Be The Tree
As an on-camera actor in television commercials, industrial films, and various video and film projects, one thing | have learned over the years is the difference between “acting the part” and “being the part.”
In my part-time career in front of the camera I have been called upon to BE the dad, the neighbor, the automobile expert, the banker, and various other “roles.” It has taken me a while to learn (and I am still learning) how to actually BECOME the role I am called upon to play, as opposed to simply “acting like” the role I am called upon to play.
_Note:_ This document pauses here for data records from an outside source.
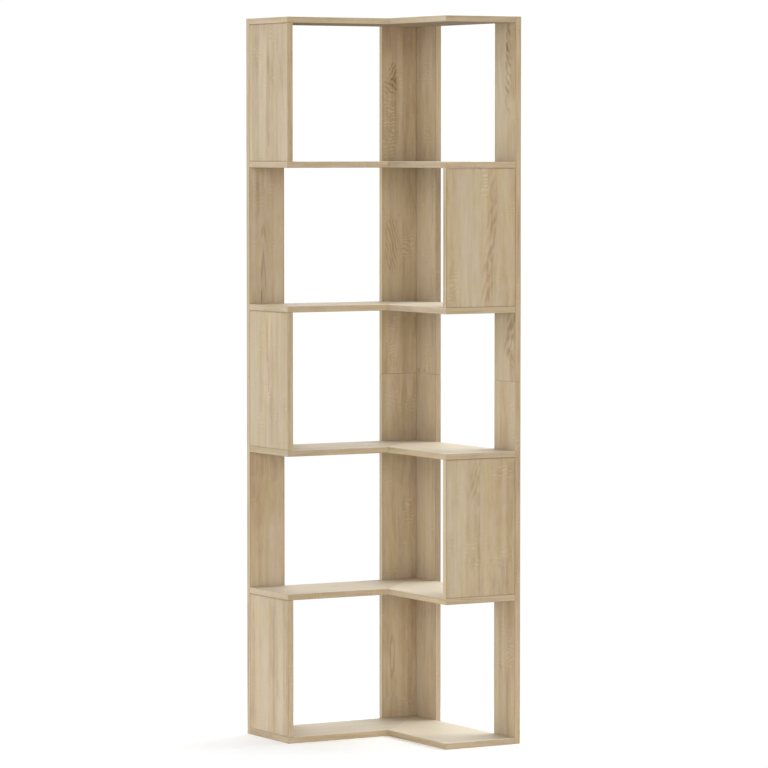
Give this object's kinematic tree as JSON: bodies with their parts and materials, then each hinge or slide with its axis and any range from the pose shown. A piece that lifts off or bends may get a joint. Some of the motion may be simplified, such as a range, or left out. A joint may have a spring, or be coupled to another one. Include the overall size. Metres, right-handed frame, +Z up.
{
  "type": "corner shelf unit",
  "caption": "Tall open corner shelf unit: L-shaped shelves on narrow uprights along two walls, with end panels that alternate between the wings.",
  "frame": {"origin": "middle of the square footprint, at the floor", "axes": "+Z up; +Y towards the wall behind the left wing and +X towards the wall behind the right wing, so the outer corner is at +X +Y and the room lies towards -X and -Y"},
  "size_m": [0.5, 0.5, 1.8],
  "materials": {
    "oak_board": "matt pale oak-look laminate with a fine grain",
    "screw_steel": "zinc-plated, satin",
    "dowel_wood": "raw turned beech"
  },
  "bodies": {
    "root": {"shelf_1": "oak_board", "shelf_2": "oak_board", "shelf_3": "oak_board", "shelf_4": "oak_board", "shelf_5": "oak_board", "shelf_6": "oak_board", "upright_left_end_lower": "oak_board", "upright_left_end_upper": "oak_board", "upright_left_corner_lower": "oak_board", "upright_left_corner_upper": "oak_board", "upright_right_corner_lower": "oak_board", "upright_right_corner_upper": "oak_board", "upright_right_end_lower": "oak_board", "upright_right_end_upper": "oak_board", "end_panel_left_tier_1": "oak_board", "end_panel_left_tier_3": "oak_board", "end_panel_left_tier_5": "oak_board", "end_panel_right_tier_2": "oak_board", "end_panel_right_tier_4": "oak_board", "screw_left_end_shelf_1": "screw_steel", "screw_left_end_shelf_2": "screw_steel", "screw_left_end_shelf_3": "screw_steel", "screw_left_end_shelf_4": "screw_steel", "screw_left_end_shelf_5": "screw_steel", "screw_left_end_shelf_6": "screw_steel", "screw_left_corner_shelf_1": "screw_steel", "screw_left_corner_shelf_2": "screw_steel", "screw_left_corner_shelf_3": "screw_steel", "screw_left_corner_shelf_4": "screw_steel", "screw_left_corner_shelf_5": "screw_steel", "screw_left_corner_shelf_6": "screw_steel", "screw_right_corner_shelf_1": "screw_steel", "screw_right_corner_shelf_2": "screw_steel", "screw_right_corner_shelf_3": "screw_steel", "screw_right_corner_shelf_4": "screw_steel", "screw_right_corner_shelf_5": "screw_steel", "screw_right_corner_shelf_6": "screw_steel", "screw_right_end_shelf_1": "screw_steel", "screw_right_end_shelf_2": "screw_steel", "screw_right_end_shelf_3": "screw_steel", "screw_right_end_shelf_4": "screw_steel", "screw_right_end_shelf_5": "screw_steel", "screw_right_end_shelf_6": "screw_steel", "screw_column_lower": "screw_steel", "screw_column_upper": "screw_steel", "dowel_splice_left_end": "dowel_wood", "dowel_splice_left_corner": "dowel_wood", "dowel_splice_right_corner": "dowel_wood", "dowel_splice_right_end": "dowel_wood", "dowel_left_tier_1_bottom": "dowel_wood", "dowel_left_tier_1_top": "dowel_wood", "dowel_left_tier_3_bottom": "dowel_wood", "dowel_left_tier_3_top": "dowel_wood", "dowel_left_tier_5_bottom": "dowel_wood", "dowel_left_tier_5_top": "dowel_wood", "dowel_right_tier_2_bottom": "dowel_wood", "dowel_right_tier_2_top": "dowel_wood", "dowel_right_tier_4_bottom": "dowel_wood", "dowel_right_tier_4_top": "dowel_wood"}
  },
  "joints": []
}
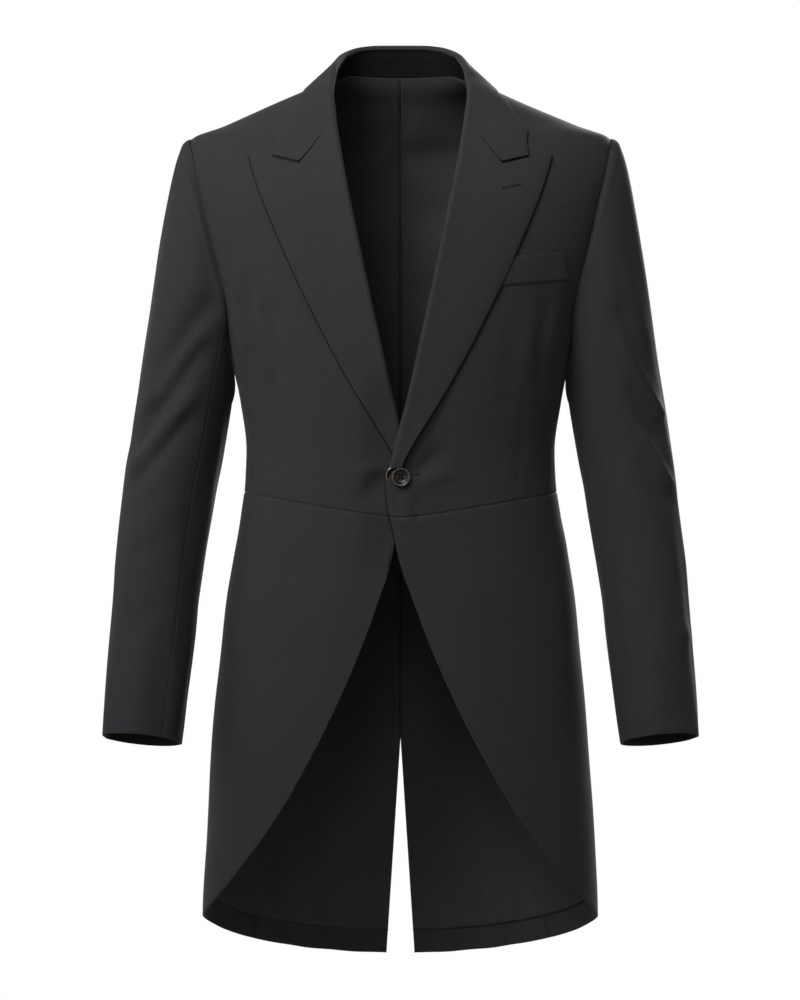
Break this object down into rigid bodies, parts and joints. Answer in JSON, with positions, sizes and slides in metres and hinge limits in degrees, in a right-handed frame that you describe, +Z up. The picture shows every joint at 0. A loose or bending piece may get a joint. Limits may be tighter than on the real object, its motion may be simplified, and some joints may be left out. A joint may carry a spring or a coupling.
{
  "type": "morning coat",
  "caption": "Charcoal wool morning coat with peak lapels, a link-button closing, cutaway fronts and long tails, filled out as worn with no wearer.",
  "frame": {"origin": "middle of the shoulder line, between the shoulders that hold the coat up", "axes": "+Z up, -Y out of the front of the coat, +X to the wearer's left"},
  "size_m": [0.651, 0.2726, 1.0297],
  "materials": {
    "wool": "matt fine plain-weave charcoal wool",
    "lining_satin": "soft black satin lining",
    "horn": "dark polished horn"
  },
  "bodies": {
    "root": {"collar_leaf": "wool", "collar_stand": "wool", "lapel_left": "wool", "lapel_right": "wool", "front_left": "wool", "front_right": "wool", "side_left": "wool", "side_right": "wool", "back_left": "wool", "back_right": "wool", "skirt_left": "wool", "skirt_right": "wool", "sleeve_top_left": "wool", "sleeve_top_right": "wool", "sleeve_under_left": "wool", "sleeve_under_right": "wool", "breast_welt": "wool", "lining_back_left": "lining_satin", "lining_back_right": "lining_satin", "lining_skirt_left": "lining_satin", "lining_skirt_right": "lining_satin", "button_front": "horn", "button_link": "horn"}
  },
  "joints": []
}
Many people new to the art of acting misunderstand what it is an actor actually does. Actors are not simply “playing the part of” the dentist, or teacher, or wacky neighbor. They ARE the dentist. They ARE the teacher. They ARE the wacky neighbor. In other words, when we act, we become the part we are called on to portray. This is an important distinction because it makes all the difference between communicating the message and simply entertaining the viewer.
The goal of every stage or film actor is to communicate clearly the intent of the script AS a certain or specific role. I happen to believe this is more crucial when we are communicating something as potentially life-transforming as the message of the gospel or other biblical themes.
How many times have you watched a short dramatic sketch in a church service and thought to yourself, “Isn’t Brother Rogers funny as the doctor?” If that is what you thought, then Brother Rogers blew it. The response of the audience should not be that they notice Brother Rogers “acting like a doctor,” but rather that they notice, and pay attention to, the doctor in the scene. Being the part is far more difficult than it seems. In fact, it is almost undetectable. And that’s normal.
We have all seen a movie where a well-known actor was in the lead role and we commented on what a fabulous job that actor did “playing the part.” We have also seen films where we commented on the character played by the actor. The second scenario is the more successful of the two because the actor has done his or her job in breathing life into the character, rather than simply acting the part he or she was paid millions of dollars to play.
To be a successful actor, one must be willing to strip away all the trappings that so many of us bring to the stage. If we are to be successful as actors and, consequently, communicators of the script, we owe it to those watching to do the best we can at becoming what the script calls for. If the script calls for us to be a tree, we become the tree, not an actor pretending to be a tree. Do you see the difference? But to get to that place takes a lot of practice and even more courage! At no point can an actor say, “Well, what if they [the audience] think it’s silly?” The moment you ask that question, you have stepped away from being the actor God has created you to be.
Drama can be a very effective way to communicate biblical themes and is even more striking when done correctly. If you are an actor on your church’s drama team, the next time you are handed a script and given a part to portray, don’t just read through it and wonder how you might play the part. Instead, find a quiet corner of a room and, when nobody is looking, become that role — own it! Then, at rehearsal, you will amaze your team members when they suddenly stop seeing you and see the tree! This is when you will know you have succeeded as an actor.